Instruction ▸ Pick every line with "files" from the material below.

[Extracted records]
****

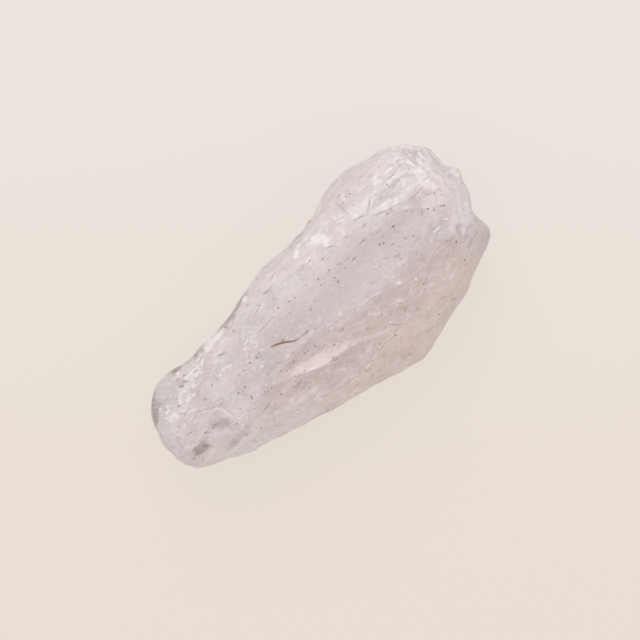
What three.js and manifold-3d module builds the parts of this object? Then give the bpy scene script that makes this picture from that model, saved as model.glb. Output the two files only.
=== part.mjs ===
// A rough morganite crystal: one broken and naturally etched piece of pink beryl of about 80 carat.
// Units are millimetres. +X runs along the crystal to its wide end, +Y to its bright bevelled side, +Z up.
// The crystal lies on a flat prism face. Its origin is the centre of its bounding box, at the bottom.
import * as THREE from "three";
import { mergeVertices } from "three/addons/utils/BufferGeometryUtils.js";
import { ImprovedNoise } from "three/addons/math/ImprovedNoise.js";
import Module from "manifold-3d";

const wasm = await Module();
wasm.setup();

// Driving dimensions
const loftStart = -22.6; // where the loft begins, past the narrow end's break
const loftEnd = 21.0; // where the loft stops, past the wide end's break
const stationStep = 0.8; // distance between the loft's sections
const prismFaceHeight = 0.3; // where the flat prism face underneath cuts the loft
// How the faces wander from flat: how far, the width of a wave across the crystal, and its length along it.
const swells = { height: 0.22, across: 4.6, along: 7.5 };
const flutes = { height: 0.11, across: 1.7, along: 11 };
const farAway = 60; // larger than the crystal, for cutters that take off all beyond a plane
const overlap = 0.1; // how far two cutters that meet reach into each other

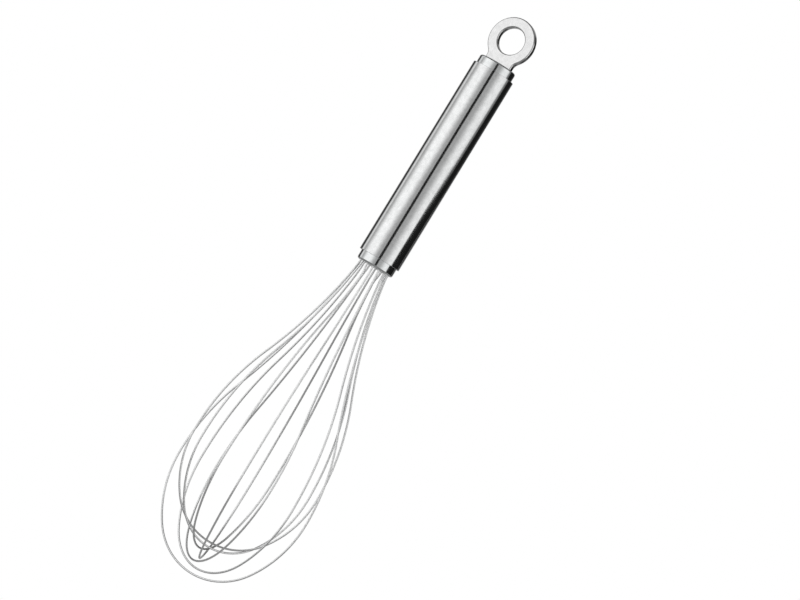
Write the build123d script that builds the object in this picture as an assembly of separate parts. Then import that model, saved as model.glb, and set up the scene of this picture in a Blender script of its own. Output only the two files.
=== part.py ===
"""Stainless steel balloon whisk, 270 mm long, made of separate pieces.

Seven sprung wire loops nest inside each other and cross at the tip. Their fourteen legs run
up through a drilled cap, a bed of sealing compound and a spacer disc inside a tubular handle.
A second cap closes the other end of the tube and carries the flat hanging ring, whose tang
goes through a slot and is held behind the cap by a cross pin.

Frame: millimetres, +Z up, the whisk hangs along Z. The origin is the centre of the hole in
the hanging ring, and that hole runs along Y, square to the flat plate.
"""
import os
from math import cos, radians, sin, sqrt

from build123d import *

# Handle tube
tube_diameter = 19.0
tube_wall = 1.0
tube_length = 92.0
tube_edge_bevel = 0.25

# End caps, cups that sit in the two ends of the tube with their end walls outwards
cap_projection = 4.0
cap_length = 12.0
cap_end_wall = 3.0
cap_skirt_wall = 1.0
cap_edge_bevel = 0.8
cap_fit_clearance = 0.05

# Hanging ring, a flat plate with a neck that stands on the cap and a tang below it
ring_diameter = 21.0
ring_hole_diameter = 12.0
ring_plate_thickness = 3.0
ring_edge_bevel = 0.4
ring_hole_height = 11.1
neck_width = 13.0
neck_fillet_radius = 4.0
tang_width = 9.0
tang_length = 8.0
slot_clearance = 0.1

# Cross pin through the tang, behind the end wall of the ring's cap
pin_diameter = 2.0
pin_length = 8.0
pin_clearance = 0.05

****

Problem solution ▸
What three.js and manifold-3d module builds the parts of this object? Then give the bpy scene script that makes this picture from that model, saved as model.glb. Output the two files only.
Write the build123d script that builds the object in this picture as an assembly of separate parts. Then import that model, saved as model.glb, and set up the scene of this picture in a Blender script of its own. Output only the two files.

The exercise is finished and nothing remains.